ABA Model Rule 8.4(g) Efforts in Georgia


Status of Action in Georgia

No known active consideration of ABA Model Rule 8.4(g) at this time. We are actively monitoring the situation and will post updates as they become available.

 


Current Rule 8.4 Misconduct
(a) It shall be a violation of the Georgia Rules of Professional Conduct for a lawyer to:

(1) violate or knowingly attempt to violate the Georgia Rules of Professional Conduct, knowingly assist or induce another to do so, or do so through the acts of another;

(2) be convicted of a felony;

(3) be convicted of a misdemeanor involving moral turpitude where the underlying conduct relates to the lawyer’s fitness to practice law;

(4) engage in professional conduct involving dishonesty, fraud, deceit or misrepresentation;

(5) fail to pay any final judgment or rule absolute rendered against such lawyer for money collected by him or her as a lawyer within ten (10) days after the time appointed in the order or judgment;

(6)(i) state an ability to influence improperly a government agency or official by means that violate the Rules of Professional Conduct or other law;

(ii) state an ability to achieve results by means that violate the Rules of Professional Conduct or other law;

(iii) achieve results by means that violate the Rules of Professional Conduct or other law;

(7) knowingly assist a judge or judicial officer in conduct that is a violation of applicable rules of judicial conduct or other law; or

(8) commit a criminal act that relates to the lawyer’s fitness to practice law or reflects adversely on the lawyer’s honesty, trustworthiness or fitness as a lawyer, where the lawyer has admitted in judicio the commission of such act.

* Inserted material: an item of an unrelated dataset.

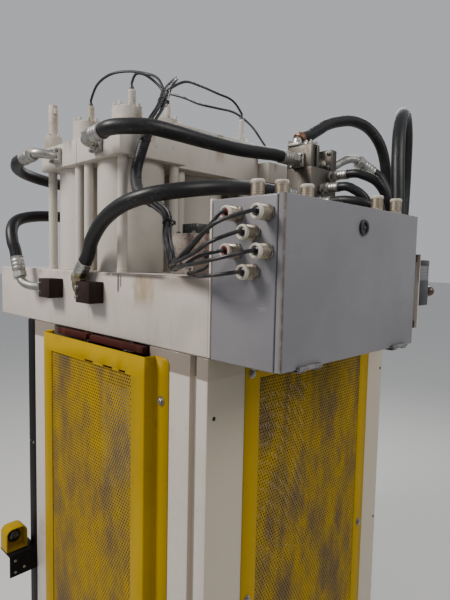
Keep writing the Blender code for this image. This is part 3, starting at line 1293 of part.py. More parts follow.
def tube(name, spots, diameter):
    shape = bpy.data.curves.new(name, "CURVE")
    shape.dimensions = "3D"
    shape.bevel_depth = diameter / 2
    shape.bevel_resolution = 1 if diameter < SMALL_HOSE_DIAMETER else 2
    shape.use_fill_caps = True
    line = shape.splines.new("POLY")
    line.points.add(len(spots) - 1)
    for point, spot in zip(line.points, spots):
        point.co = (*spot, 1.0)
    made = bpy.data.objects.new(name, shape)
    shape.materials.append(finish("black_rubber"))
    bpy.context.scene.collection.objects.link(made)


def run_tube(name, start, points, end, diameter, step_share):
    """A tube from start to end, straight as far as the first and last of its points."""
    run = smooth_route(points, diameter * step_share, before=start, after=end)
    tube(name, [start] + run + [end], diameter)


def make_hoses():
    for name, (start_name, stand_offs, end_name) in HOSE_RUNS.items():
        start, out = hose_stop(start_name)
        end, back = hose_stop(end_name)
        diameter = SMALL_HOSE_DIAMETER if name in SMALL_HOSES else HOSE_DIAMETER
        lead = diameter * HOSE_LEAD_SHARE
        points = [start + out * lead] + along_line(start, stand_offs, end) + [end + back * lead]
        run_tube(name, start + out * GAP, points, end + back * GAP, diameter, HOSE_STEP_SHARE)


# Cables: each runs from its gland to its plug, most of them by way of the tied bundle. The bundle's
# lower run keeps its stand-off from the line between the control box's back and the elbow beside
# the front right cap, and its upper run from the line between the elbow and that cap's middle. A
# cable's row gives its gland, its stand-offs before and after the bundle, its plug and the way out
# of the plug.
LOWER_BUNDLE_RUN = ((0.023, -0.076, 0.006), (-0.010, -0.038, -0.041), (-0.018, -0.006, -0.057),
                    (-0.018, 0.011, -0.046), (-0.006, 0.031, -0.019), (-0.014, 0.018, -0.018),
                    (-0.025, 0.001, -0.022))
UPPER_BUNDLE_RUN = ((0.038, -0.002, 0.042), (0.091, -0.006, 0.085), (0.105, 0.029, 0.126),
                    (0.076, 0.078, 0.179))
ELBOW_CLEARANCE = 0.026       # from the cap's right side
ELBOW_SETBACK = 0.041         # from its front
ELBOW_DROP = 0.138            # from its top
BUNDLE_PLACE_RADIUS = 0.0112
CABLE_LEAD = 0.022
CABLE_STEP_SHARE = 3.0        # of the diameter, between the curve's points
bundle_start = Vector((box_back, box_near, (box_bottom + box_top) / 2))
bundle_end = Vector((corner_offset_x, -corner_offset_y, corner_cap_top))
bundle_elbow = Vector((corner_cap_size + ELBOW_CLEARANCE, front_face + ELBOW_SETBACK,
                       corner_cap_top - ELBOW_DROP))
bundle_points = (along_line(bundle_start, LOWER_BUNDLE_RUN, bundle_elbow) + [bundle_elbow]
                 + along_line(bundle_elbow, UPPER_BUNDLE_RUN, bundle_end))
bundle_middle = smooth_route(bundle_points, CABLE_DIAMETER * CABLE_STEP_SHARE)
BUNDLED_CABLES = {
    "cable_valve": ("lower_left", [(0.000, -0.013, 0.005)],
                    [(-0.047, 0.002, 0.035), (-0.110, 0.051, 0.073), (-0.168, 0.104, 0.103),
                     (-0.189, 0.151, 0.128), (-0.182, 0.184, 0.140), (-0.148, 0.179, 0.106),
                     (-0.098, 0.129, 0.046), (-0.051, 0.062, 0.001)],
                    Vector((valve_plug_x, VALVE_PLUG_Y, valve_plug_z)), (-1, 0, 0)),
    "cable_front_right": ("lower_right", [(0.011, -0.039, -0.005), (-0.001, -0.024, -0.006)],
                          [(-0.003, 0.004, 0.027), (-0.009, -0.005, 0.047), (-0.012, -0.007, 0.045)],
                          sensor_tip("sensor_front_right"), (0, 0, 1)),
    "cable_front_left": ("middle", [(0.009, -0.034, 0.000), (0.015, -0.020, 0.000)],
                         [(0.025, 0.013, 0.039), (0.031, 0.019, 0.064), (0.023, -0.002, 0.078),
                          (0.009, -0.017, 0.077), (-0.009, -0.013, 0.057)],
                         sensor_tip("sensor_front_left"), (0, 0, 1)),
    "cable_main": ("upper_right", [(0.012, -0.047, 0.008), (0.005, -0.031, 0.002)],
                   [(0.026, 0.009, 0.031), (0.017, 0.034, 0.060), (-0.007, 0.045, 0.070),
                    (-0.015, 0.032, 0.061)],
                   sensor_tip("sensor_main"), (0, 0, 1)),
    "cable_vent": ("upper_left", [(0.001, -0.013, -0.006)],
                   [(0.005, -0.009, 0.042), (-0.014, 0.011, 0.058), (-0.025, 0.026, 0.062),
                    (-0.015, 0.032, 0.054)],
                   Vector((vent_x, vent_y, vent_tip)), (0, 0, 1)),
}
JUNCTION_CABLE_RUN = ((-0.008, -0.064, -0.014), (-0.026, -0.080, -0.024), (-0.043, -0.077, -0.028),
                      (-0.051, -0.063, -0.030), (-0.048, -0.039, -0.035), (-0.023, -0.007, -0.030),
                      (0.005, 0.008, -0.011))


def bundled(share):
    """One cable's run in the bundle, at its own share of the turn round the middle."""
    side = Vector((0, 1, 0))
    angle = 2 * math.pi * share
    spots = []
    for before, spot, after in zip(bundle_middle[:1] + bundle_middle, bundle_middle,
                                   bundle_middle[1:] + bundle_middle[-1:]):
        heading = (after - before).normalized()
        side = (side - heading * side.dot(heading)).normalized()
        stand_off = math.cos(angle) * side + math.sin(angle) * heading.cross(side)
        spots.append(spot + BUNDLE_PLACE_RADIUS * stand_off)
    return spots


def run_cable(name, gland, points, tip, out):
    mouth = gland_place(gland) - Vector((0, GLAND_LENGTH + GAP, 0))
    route = [mouth - Vector((0, CABLE_LEAD, 0))] + points + [tip + out * CABLE_LEAD]
    run_tube(name, mouth, route, tip + out * GAP, CABLE_DIAMETER, CABLE_STEP_SHARE)


def make_cables():
    places = len(BUNDLED_CABLES) + 1
    for number, (name, (gland, lead_in, rest, tip, out)) in enumerate(BUNDLED_CABLES.items()):
        mouth = gland_place(gland) - Vector((0, GLAND_LENGTH + GAP, 0))
        tied = bundled((number + 1) / places)
        points = along_line(mouth, lead_in, tied[0]) + tied + along_line(tied[-1], rest, tip)
        run_cable(name, gland, points, tip, Vector(out))
    plug = Vector((junction_high_x, junction_near + JUNCTION_SIZE / 2, crown_top + JUNCTION_HEIGHT / 2))
    mouth = gland_place("bottom") - Vector((0, GLAND_LENGTH + GAP, 0))
    points = along_line(mouth, JUNCTION_CABLE_RUN, plug)
    run_cable("cable_junction", "bottom", points, plug, Vector((1, 0, 0)))


def main():
    clear_scene()
    ram = bpy.data.objects.new("ram", None)
    ram.location = (0, 0, platen_top)
    bpy.context.scene.collection.objects.link(ram)
    make_bed()
    make_bolster()
    make_columns()
    make_crown()
    make_platen(ram)
    caps = make_cylinders(ram)
    add_hose_end(caps["front_left"], "cap_front_left")
    add_hose_end(caps["front_right"], "cap_front_right")
    make_sensors()
    make_guards()
    make_box()
    door_axis = make_door()
    make_latch(door_axis)
    make_side_switch()
    make_operator_station()
    make_port_block("port_block_left", LEFT_PORT_BLOCK_X, "port_left")
    make_port_block("port_block_right", RIGHT_PORT_BLOCK_X, "port_right")
    make_manifolds()
    make_hose_bracket()
    make_junction_block()
    make_hoses()
    make_cables()


main()
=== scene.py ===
"""Looks of the hydraulic press: hoses, paint, guards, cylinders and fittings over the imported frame."""
import json
import math

import bmesh
import bpy
from mathutils import Matrix, Vector

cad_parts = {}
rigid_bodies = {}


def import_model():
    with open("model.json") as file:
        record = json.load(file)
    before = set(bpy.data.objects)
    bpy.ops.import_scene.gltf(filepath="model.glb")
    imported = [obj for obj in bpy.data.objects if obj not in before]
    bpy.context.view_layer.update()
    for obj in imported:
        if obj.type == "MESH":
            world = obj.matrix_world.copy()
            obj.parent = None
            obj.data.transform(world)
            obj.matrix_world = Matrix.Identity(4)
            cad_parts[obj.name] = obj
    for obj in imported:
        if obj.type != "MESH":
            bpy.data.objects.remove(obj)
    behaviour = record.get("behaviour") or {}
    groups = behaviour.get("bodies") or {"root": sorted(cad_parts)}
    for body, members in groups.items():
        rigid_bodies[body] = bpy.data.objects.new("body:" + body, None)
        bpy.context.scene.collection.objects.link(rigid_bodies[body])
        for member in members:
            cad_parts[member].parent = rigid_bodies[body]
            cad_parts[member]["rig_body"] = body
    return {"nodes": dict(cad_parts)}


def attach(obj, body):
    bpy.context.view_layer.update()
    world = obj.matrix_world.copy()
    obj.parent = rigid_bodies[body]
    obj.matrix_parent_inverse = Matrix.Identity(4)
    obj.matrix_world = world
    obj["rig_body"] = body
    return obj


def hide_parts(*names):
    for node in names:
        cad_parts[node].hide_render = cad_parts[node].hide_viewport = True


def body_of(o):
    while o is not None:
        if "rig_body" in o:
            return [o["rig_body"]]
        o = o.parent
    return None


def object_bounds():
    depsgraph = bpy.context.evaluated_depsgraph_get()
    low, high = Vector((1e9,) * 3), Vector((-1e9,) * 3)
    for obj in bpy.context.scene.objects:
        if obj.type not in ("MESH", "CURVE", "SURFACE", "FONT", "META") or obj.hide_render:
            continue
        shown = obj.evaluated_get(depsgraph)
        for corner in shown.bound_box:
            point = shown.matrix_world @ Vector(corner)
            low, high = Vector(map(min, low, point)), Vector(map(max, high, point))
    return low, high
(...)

(b)(1) For purposes of this Rule, conviction shall include any of the following accepted by a court, whether or not a sentence has been imposed: (i) a guilty plea; (ii) a plea of nolo contendere; (iii) a verdict of guilty; or (iv) a verdict of guilty but mentally ill.

(2) The record of a conviction or disposition in any jurisdiction based upon a guilty plea, a plea of nolo contendere, a verdict of guilty, or a verdict of guilty but mentally ill, or upon the imposition of first offender probation shall be conclusive evidence of such conviction or disposition and shall be admissible in proceedings under these disciplinary rules.

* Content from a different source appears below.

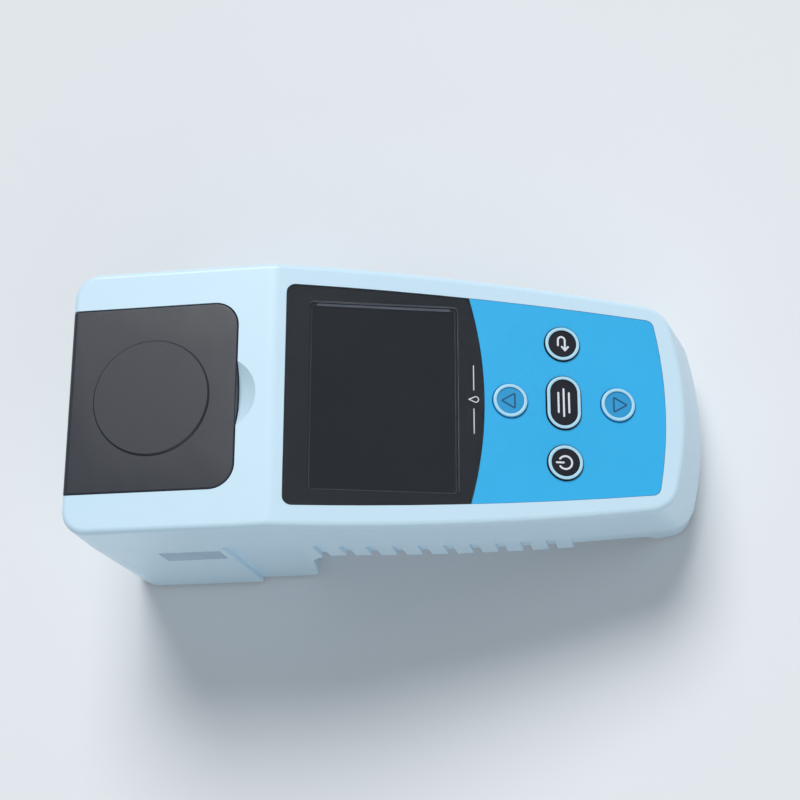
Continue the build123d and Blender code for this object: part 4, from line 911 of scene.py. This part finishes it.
class METER_OT_stage(bpy.types.Operator):
    """Floor, world, lamps and camera"""
    bl_idname = "meter.stage"
    bl_label = "Set the stage"

    def execute(self, context):
        stage = context.scene.meter_stage
        self.floor(stage)
        self.world(context.scene, stage)
        self.lamp("key_lamp", stage.key_place, stage.key_spread, stage.key)
        self.lamp("fill_lamp", stage.fill_place, stage.fill_spread, stage.fill)
        self.camera(context.scene, stage)
        context.scene.view_settings.view_transform = "Standard"
        return {"FINISHED"}

    def floor(self, stage):
        """Large round sheet at the height of the feet: on each ring, radius times (cos a, sin a)."""
        a = np.linspace(0, 2 * math.pi, FLOOR_SIDES, endpoint=False)
        radii = np.array(FLOOR_RADII)
        flat = radii[:, None, None] * np.stack((np.cos(a), np.sin(a)), axis=1)[None]
        level = np.full(flat.shape[:2] + (1,), CAD_BOX[0].z)
        points = np.concatenate((flat, level), axis=2).reshape(-1, 3)
        mesh = bpy.data.meshes.new("floor")
        mesh.from_pydata(points.tolist(), [], grid_faces(len(radii), len(a), wrap_columns=True).tolist())
        clean(mesh)
        if mesh.polygons[0].normal.z < 0:
            mesh.flip_normals()
        finish = Finish("floor_paper", stage.floor, 0.85, Specular_IOR_Level=0.2)
        fibre = finish.noise(1.2, 4.0, 0.6)
        finish.base(finish.shade(finish.noise(60.0, 2.0), 0.985, 1.0))
        finish.bump(fibre, 0.02, 0.4)
        self.clear_from_below(finish)
        mesh.materials.append(finish.material)
        piece = bpy.data.objects.new("floor", mesh)
        bpy.context.scene.collection.objects.link(piece)

    def clear_from_below(self, finish):
        """Lets the underside of the meter be seen through the floor's lower face."""
        behind = finish.node("ShaderNodeNewGeometry").outputs["Backfacing"]
        clear = finish.node("ShaderNodeBsdfTransparent").outputs["BSDF"]
        choose = finish.node("ShaderNodeMixShader")
        finish.set(choose, 0, behind)
        finish.set(choose, 1, finish.shader.outputs["BSDF"])
        finish.set(choose, 2, clear)
        finish.tree.links.new(choose.outputs[0], finish.tree.nodes["Material Output"].inputs["Surface"])

    def world(self, scene, stage):
        """Even light from all round, and a pale background for the camera."""
        world = bpy.data.worlds.new("soft_room")
        world.use_nodes = True
        nodes, links = world.node_tree.nodes, world.node_tree.links
        light = nodes["Background"]
        light.inputs["Color"].default_value = (*stage.sky, 1.0)
        light.inputs["Strength"].default_value = stage.world
        seen = nodes.new("ShaderNodeBackground")
        seen.inputs["Color"].default_value = (*stage.floor, 1.0)
        seen.inputs["Strength"].default_value = 1.0
        choose = nodes.new("ShaderNodeMixShader")
        path = nodes.new("ShaderNodeLightPath")
        links.new(path.outputs["Is Camera Ray"], choose.inputs[0])
        links.new(light.outputs[0], choose.inputs[1])
        links.new(seen.outputs[0], choose.inputs[2])
        links.new(choose.outputs[0], nodes["World Output"].inputs["Surface"])
        scene.world = world

    def lamp(self, name, place, spread, strength):
        """Even light from one side, as wide in the sky as its spread."""
        data = bpy.data.lights.new(name, "SUN")
        data.angle = spread
        data.energy = strength
        lamp = bpy.data.objects.new(name, data)
        bpy.context.scene.collection.objects.link(lamp)
        lamp.location = place
        lamp.rotation_mode = "QUATERNION"
        lamp.rotation_quaternion = (LAMP_AIM - Vector(place)).to_track_quat("-Z", "Y")

    def camera(self, scene, stage):
        """Camera at the photograph's place, aimed at the meter, with the photograph's way up."""
        data = bpy.data.cameras.new("camera")
        data.lens = stage.lens
        data.sensor_width = SENSOR_WIDTH
        data.clip_start, data.clip_end = 0.02, 50.0
        camera = bpy.data.objects.new("camera", data)
        scene.collection.objects.link(camera)
        place = Vector(stage.camera_place)
        back = (place - Vector(stage.aim)).normalized()
        right = Vector(stage.camera_up).cross(back).normalized()
        up = back.cross(right)
        axes = Matrix((right, up, back)).transposed()
        camera.location = place
        camera.rotation_mode = "QUATERNION"
        camera.rotation_quaternion = axes.to_quaternion()
        scene.camera = camera


OPERATORS = (
    METER_OT_housings,
    METER_OT_lid,
    METER_OT_display,
    METER_OT_keypad,
    METER_OT_underside,
    METER_OT_well,
    METER_OT_inside,
    METER_OT_port,
    METER_OT_stage,
)


class METER_PT_panel(bpy.types.Panel):
    """Settings and operators of the meter"""
    bl_label = "Turbidity meter"
    bl_idname = "METER_PT_panel"
    bl_space_type = "VIEW_3D"
    bl_region_type = "UI"
    bl_category = "Meter"

    def draw(self, context):
        for group in (context.scene.meter_colours, context.scene.meter_sizes, context.scene.meter_stage):
            box = self.layout.box()
            for name in group.__annotations__:
                box.prop(group, name)
        for operator in OPERATORS:
            self.layout.operator(operator.bl_idname)


GROUPS = {"meter_colours": MeterColours, "meter_sizes": MeterSizes, "meter_stage": MeterStage}
CLASSES = (*GROUPS.values(), *OPERATORS, METER_PT_panel)


def register():
    for item in CLASSES:
        bpy.utils.register_class(item)
    for name, group in GROUPS.items():
        setattr(bpy.types.Scene, name, PointerProperty(type=group))


def unregister():
    for name in GROUPS:
        delattr(bpy.types.Scene, name)
    for item in reversed(CLASSES):
        bpy.utils.unregister_class(item)


def main():
    register()
    for operator in OPERATORS:
        group, name = operator.bl_idname.split(".")
        getattr(getattr(bpy.ops, group), name)()


if __name__ == "__main__":
    main()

(c) This Rule shall not be construed to cause any infringement of the existing inherent right of Georgia Superior Courts to suspend and disbar lawyers from practice based upon a conviction of a crime as specified in paragraphs (a)(1), (a)(2) and (a)(3) above. (d) Rule 8.4(a)(1) does not apply to Part Six of the Georgia Rules of Professional Conduct. The maximum penalty for a violation of Rule 8.4(a)(1) is the maximum penalty for the specific Rule violated. The maximum penalty for a violation of Rule 8.4(a)(2) through Rule 8.4(c) is disbarment.

Current Comment
[1] The prohibitions of this Rule as well as the prohibitions of Bar Rule 4-102 prevents a lawyer from knowingly attempting to violate the Georgia Rules of Professional Conduct or from knowingly aiding or abetting, or providing direct or indirect assistance or inducement to another person who violates or attempts to violate a rule of professional conduct. A lawyer may not avoid a violation of the rules by instructing a nonlawyer, who is not subject to the rules, to act where the lawyer cannot. Paragraph (a), however, does not prohibit a lawyer from advising a client concerning action the client is legally entitled to take.

[2] The Rule, as its predecessor, is drawn in terms of acts involving “moral turpitude” with, however, a recognition that some such offenses concern matters of personal morality and have no specific connection to fitness for the practice of law. Here the concern is limited to those matters which fall under both the rubric of “moral turpitude” and involve underlying conduct relating to the fitness of the lawyer to practice law.

[3] Many kinds of illegal conduct reflect adversely on fitness to practice law, such as offenses involving fraud, theft or the offense of willful failure to file an income tax return. However, some kinds of offenses carry no such implication. Traditionally, the distinction was drawn in terms of offenses involving “moral turpitude.” That concept can be construed to include offenses concerning some matters of personal morality, such as adultery and comparable offenses, that have no specific connection to fitness for the practice of law. Although a lawyer is personally answerable to the entire criminal law, a lawyer should be professionally answerable only for offenses that indicate lack of those characteristics relevant to law practice. Offenses involving violence, dishonesty, breach of trust, or serious interference with the administration of justice are in that category. A pattern of repeated offenses, even ones of minor significance when considered separately, can indicate indifference to legal obligation.

[4] Reserved.

[5] A lawyer may refuse to comply with an obligation imposed by law upon a good faith belief that no valid obligation exists. The provisions of Rule 1.2(d) concerning a good faith challenge to the validity, scope, meaning or application of the law apply to challenges of legal regulation of the practice of law.

[6] Persons holding public office assume responsibilities going beyond those of other citizens. A lawyer’s abuse of public office can suggest an inability to fulfill the professional role of lawyers. The same is true of abuse of positions of private trust such as trustee, executor, administrator, guardian, agent and officer, director or manager of a corporation or other organization.